Thank you Gina and Marcus for reminding me recently that I still had these words in me. Gina and Marcus are both candidates to test. I was reminded of the following after passing kettlebells with them.


This is what I recall of the dialogue in my head through the test:

“Why are you here? To pass this test? Is it pass/fail? Yes. Do you intend to fail? No. Shut up about failing. Think about how to pass. AND SHUT UP and catch this pass right now. Any miss can fail you. You just thought about missing again. You just checked yourself a second time to stop thinking negatively.”

Lesson learned:


I think negatively more often than I should. And excuses really are like... ask me in person.

Resume dialogue:


“you intend to pass this. Can you? (Say yes.) ‘Yes.’ Then is there a good reason that you won’t? (Say no.) ‘No.’ so should you pass? Yes. So DO IT.”


And right back into my head creeps the clock and the silly discomforts like my running nose.....

“but does that have to affect you? How much does that matter? Can you do anything about it?” Simplicity again. “Has it been done? Yes. Actually that doesn’t matter. Look across from you. He’s doing it too. He’s doing this WITH YOU and FOR YOU. And you’re doing this for yourself. Are you going to stop? You would let him down too. You will edify your friend by earning a victory for yourself. Are you going to make an error? STAY AWAKE AND STAY HERE.”

I was ready to keep digging....And then, “Set the bell down. You’re done.”

I couldn’t believe it. I was ready to keep going. I had checked my resolve and it was real. I was ecstatic that we had finished.

My feet were so frozen in place that my toes had gone a little numb. The mental pressure had kept me from breaking the most familiar parts of the movement and my stance as we had neared the end. I was so happy to move. I thanked Michael and started walking around to shake it off. I rolled onto the floor and lied on my back, making a momentary “dream” come true as I had thought for an instant about lying on the floor and sleeping. (This is hilarious to me).

I stood back up and was bouncing around. fast and loose. I went and checked my hands; they weren’t bad. I had a small blood blister and a lot of wear on the sides of my ring fingers.. 1400+ reps will reveal things that you will not see in practice. I drank some water and splashed my face off, but still felt like I had a tomato for a head. Yes, it was one of the hardest things I have ever done.

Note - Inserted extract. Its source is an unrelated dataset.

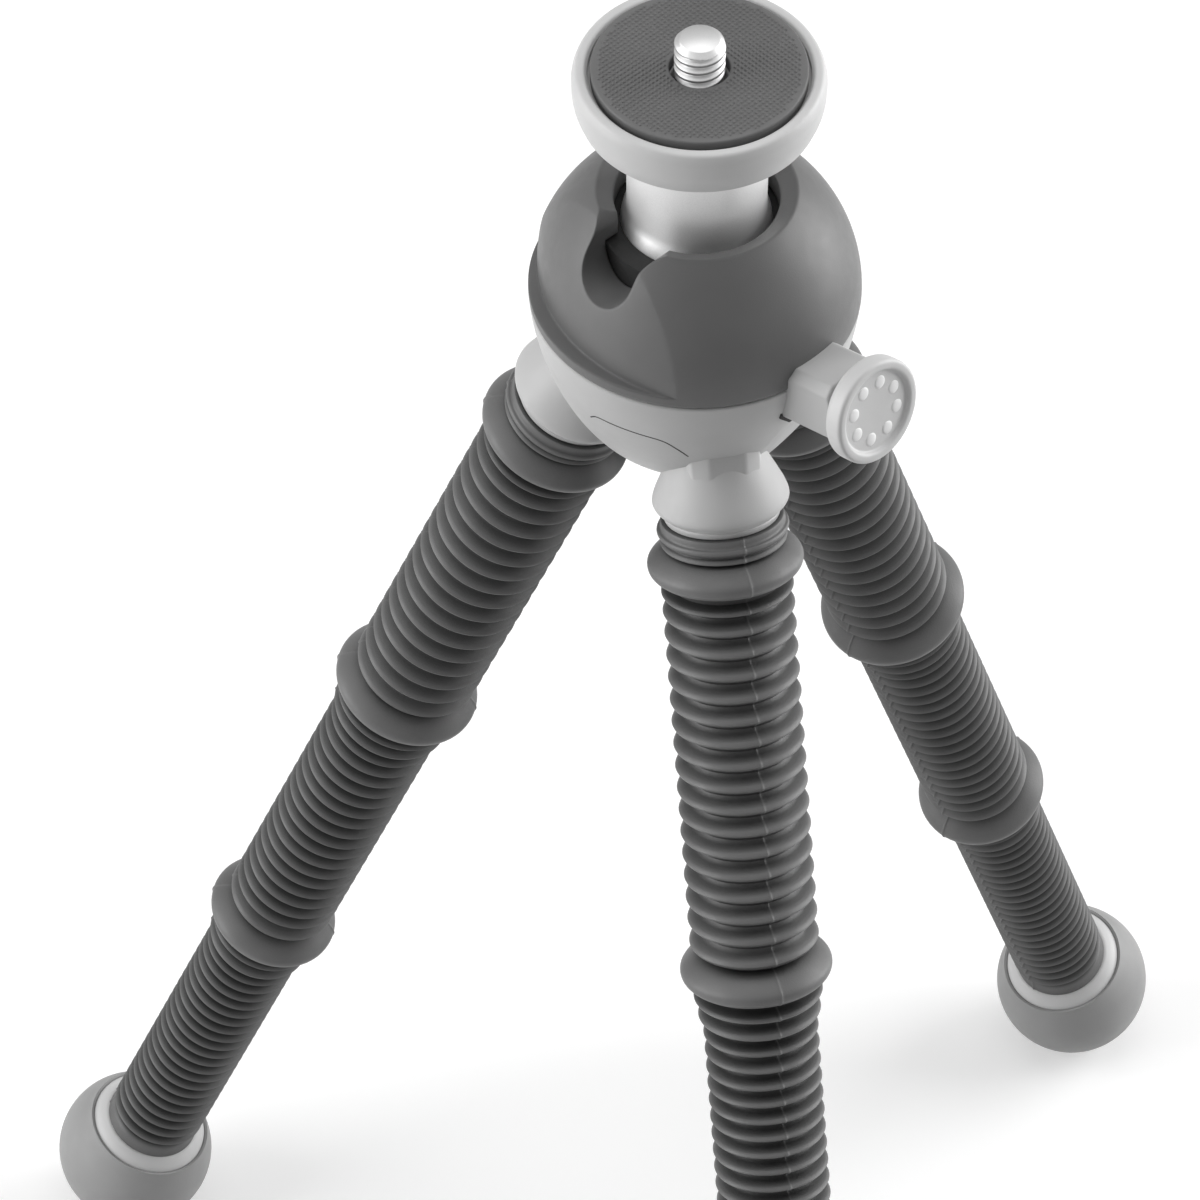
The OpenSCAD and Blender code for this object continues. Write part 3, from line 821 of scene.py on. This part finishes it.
def screw():
    """Camera screw with a real helical thread and a chamfered end"""
    top = node_top("camera_screw")
    bottom = node_bottom("camera_screw")
    around, rows = 72, 90
    root = SCREW_R - THREAD_DEPTH
    points, faces = [(0, 0, bottom)], []
    start = bottom + THREAD_START
    for row in range(rows + 1):
        z = start + (top - start) * row / rows
        for i in range(around):
            a = 2 * math.pi * i / around
            phase = (z / THREAD_PITCH - i / around) % 1.0
            height = max(0.0, min(1.0, 1.6 * (0.5 - abs(phase - 0.5)) / 0.5 - 0.15))
            r = root + THREAD_DEPTH * height
            r = min(r, SCREW_TIP_R + max(0.0, top - z) * SCREW_TIP_SLOPE)
            points.append((r * math.cos(a), r * math.sin(a), z))
    for row in range(rows):
        for i in range(around):
            j = (i + 1) % around
            a, b = 1 + row * around, 1 + (row + 1) * around
            faces.append((a + i, a + j, b + j, b + i))
    last = 1 + rows * around
    points.append((0, 0, top))
    for i in range(around):
        j = (i + 1) % around
        faces.append((0, 1 + j, 1 + i))
        faces.append((last + i, last + j, len(points) - 1))
    made = make_object("camera_screw_thread", points, faces, UPRIGHT, 50)
    face_outwards(made)
    dress(made, STEEL)
    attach(made, "plate")
    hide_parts("camera_screw")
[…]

I walked back to where Michael was with the ladies who had timed us. He had worn a heart rate monitor so they were checking numbers. I floated away a little and again dropped onto the floor. Michael came over and said something to me. I had sat up and was thinking about the test and about life and what had happened. I started sobbing. I dropped back into my back and just cried. Nothing held back.

The test had opened a window that showed me inside myself. It felt like something that had been long written down but had been covered by the dust of time and then unearthed again. There was an immediate certainty that I realized I had forgotten. I was releasing poison that I’d held on to and there was a powerful shift and exchange of forces that happened in that moment.

A month after I completed my test, I went to support another candidate. He made it to 31 minutes and couldn’t continue, but it was a good decision for him to stop. His hands wouldn’t have made the hour. It was a powerful experience for all of us.

I remain the only one for a short window. Michael has now added a whole lot of meat to the KPP solo training program, to be released soon, to help people train on their own to prepare for the rigors of Kettlebell Partner Passing. As I write this, it’s January again and we are setting dates for workshops in 2020.

I have made KPP a common practice with many of my clients, and have been surprised at how strong my legs and hands stay while in the absence of another training plan. The transfer to other skills, the interactive nature of passing and the inherently acknowledged risk cultivate a reverence for the weight, which lends closely to concepts I would teach in other conditions.